Aim of the task
Copy out each line that includes the word "this".

The input
** START **

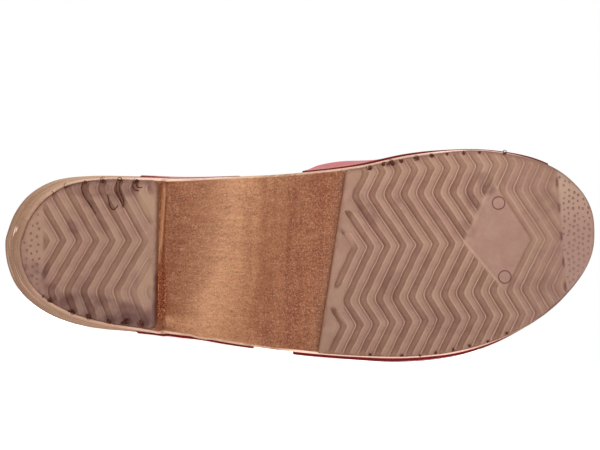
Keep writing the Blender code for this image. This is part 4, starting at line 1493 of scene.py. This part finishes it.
@dataclass
class Strap(Leather):
    """The leather strap: up one side, round behind the heel and down the other side.

    foot is where the strap's foot starts and ends along the shoe and foot_proud how far it stands
    off the wood at x, both medial and lateral.
    """

    proud: float = 0.6
    foot_proud: tuple[Table, Table] = (
        ((60, 0.6), (68, 0.5), (76, 0.2), (105, 0.25)),
        ((60, 0.7), (68, 1), (81, 1.7), (90, 1.3), (111, 1.2)),
    )
    foot: tuple[Pair, Pair] = ((62.0, 106.2), (60.2, 112.6))
    low: float = 29.0
    lift: float = 3.5
    height: float = 92.0
    width: float = 19.0
    turn_x: float = 34.0
    climb_share: float = 0.55
    centre: float = 48.0
    narrowing: float = 0.16
    flare: float = 0.385
    grid: tuple[int, int] = (236, 26)
    seam_axis: int = 1
    seam_lines: tuple[int, int] = (3, -4)
    seam_run: tuple[int, int] = (18, -18)

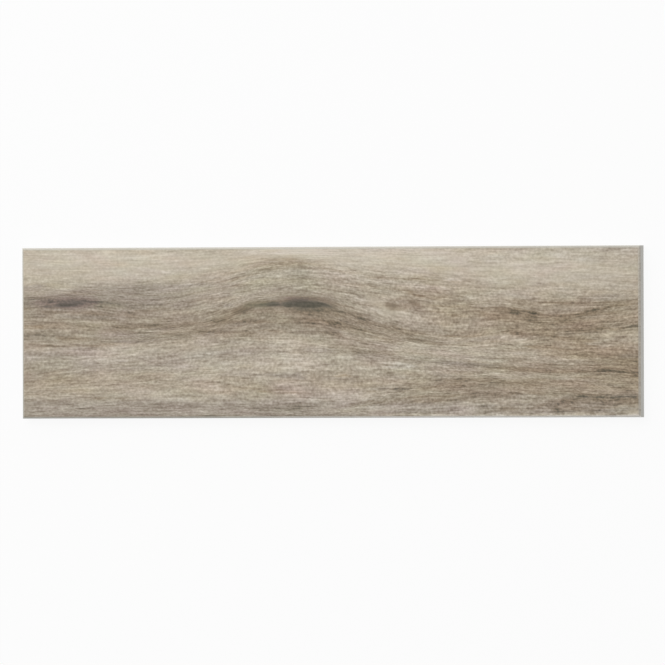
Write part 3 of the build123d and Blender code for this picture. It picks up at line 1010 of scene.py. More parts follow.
@dataclass(frozen=True)
class Grit:
    """One kind of unevenness in a finish.

    Attributes:
        cell: a cell's size along each axis, in metres.
        weight: how much of it is taken.
        layers: how many finer layers lie on it.
        rough: how strong the finer layers are.
        shift: how far the pattern is moved, so that two kinds don't match.
    """

    cell: tuple[float, float, float]
    weight: float = 1.0
    layers: float = 1.0
    rough: float = 0.5
    shift: float = 0.0


class Nodes:
    """A tree of shader nodes, with short calls for those that the finishes and the studio share."""

    def __init__(self, tree: bpy.types.NodeTree) -> None:
        """Takes up a tree.

        Args:
            tree: the node tree of a material or of the world.
        """
        self.tree = tree

    def add(self, kind: str, **settings: object) -> bpy.types.Node:
        """Adds a node.

        Args:
            kind: Blender's name for its kind.
            settings: the node's own settings, by name.

        Returns:
            The new node.
        """
        node = self.tree.nodes.new(kind)
        for name, value in settings.items():
            setattr(node, name, value)
        return node

    def feed(self, socket: Socket, value: object) -> None:
        """Links an output to a socket, or writes a plain value there.

        Args:
            socket: the input.
            value: an output of another node, or what to write.
        """
        if isinstance(value, Socket):
            self.tree.links.new(value, socket)
        else:
            socket.default_value = value

    def math(self, operation: str, first: object, second: object = 0.0, third: object = 0.0) -> Socket:
        """The result of a Math node.

        Args:
            operation: Blender's name for it.
            first: the first socket or number.
            second: the second.
            third: the third, where the operation has one.

        Returns:
            The node's output.
        """
        node = self.add("ShaderNodeMath", operation=operation)
        for socket, value in zip(node.inputs, (first, second, third), strict=True):
            self.feed(socket, value)
        return node.outputs["Value"]

    def held(self, value: Socket) -> Socket:
        """A value held to 0..1."""
        node = self.add("ShaderNodeClamp")
        self.feed(node.inputs["Value"], value)
        return node.outputs["Result"]

    def carried(
        self,
        value: Socket,
        start: tuple[object, object],
        end: tuple[object, object],
        way: str = "LINEAR",
    ) -> Socket:
        """A value carried from one range to another, and held beyond its ends.

        Args:
            value: the value.
            start: where it starts, and what it gives there.
            end: where it ends, and what it gives there.
            way: Blender's name for the way between.

        Returns:
            The result's output.
        """
        node = self.add("ShaderNodeMapRange", interpolation_type=way)
        self.feed(node.inputs["Value"], value)
        for name, (at, gives) in (("Min", start), ("Max", end)):
            self.feed(node.inputs["From " + name], at)
            self.feed(node.inputs["To " + name], gives)
        return node.outputs["Result"]

    def split(self, vector: Socket) -> tuple[Socket, ...]:
        """The three parts of a vector."""
        node = self.add("ShaderNodeSeparateXYZ")
        self.feed(node.inputs["Vector"], vector)
        return node.outputs["X"], node.outputs["Y"], node.outputs["Z"]

    def seen(self) -> Socket:
        """Where the camera, or a mirror or glass in its view, sees a surface: 1, and elsewhere 0."""
        rays = self.add("ShaderNodeLightPath").outputs
        mirrored = self.math("MAXIMUM", rays["Is Camera Ray"], rays["Is Glossy Ray"])
        return self.math("MAXIMUM", mirrored, rays["Is Transmission Ray"])


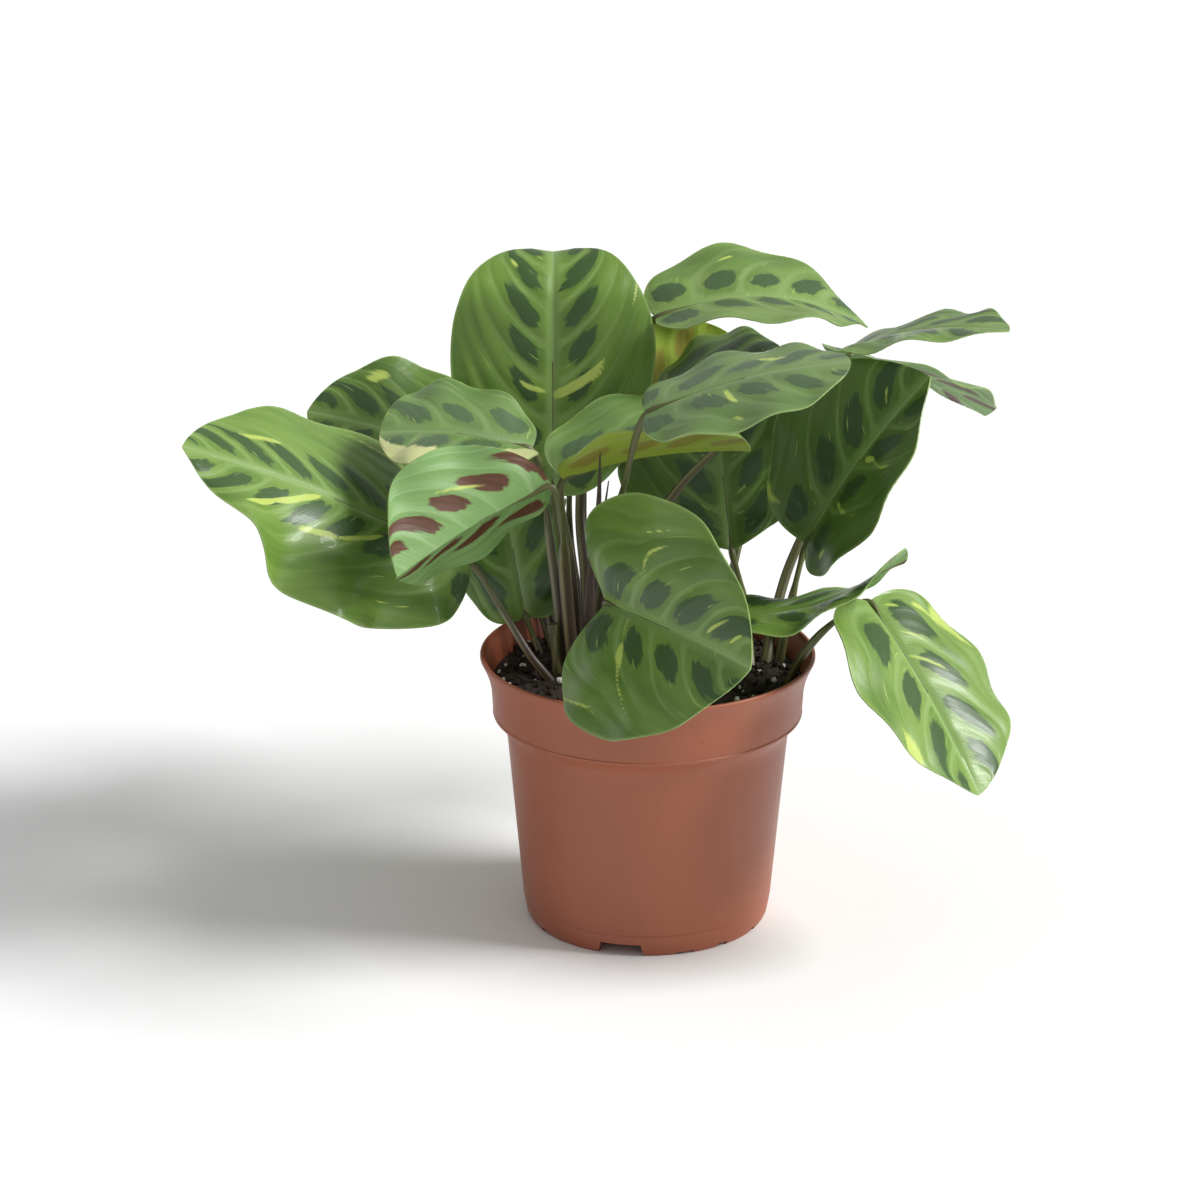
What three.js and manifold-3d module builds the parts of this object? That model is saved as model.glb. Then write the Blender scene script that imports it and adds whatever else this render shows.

** END **

Right answer
Keep writing the Blender code for this image. This is part 4, starting at line 1493 of scene.py. This part finishes it.
Write part 3 of the build123d and Blender code for this picture. It picks up at line 1010 of scene.py. More parts follow.
What three.js and manifold-3d module builds the parts of this object? That model is saved as model.glb. Then write the Blender scene script that imports it and adds whatever else this render shows.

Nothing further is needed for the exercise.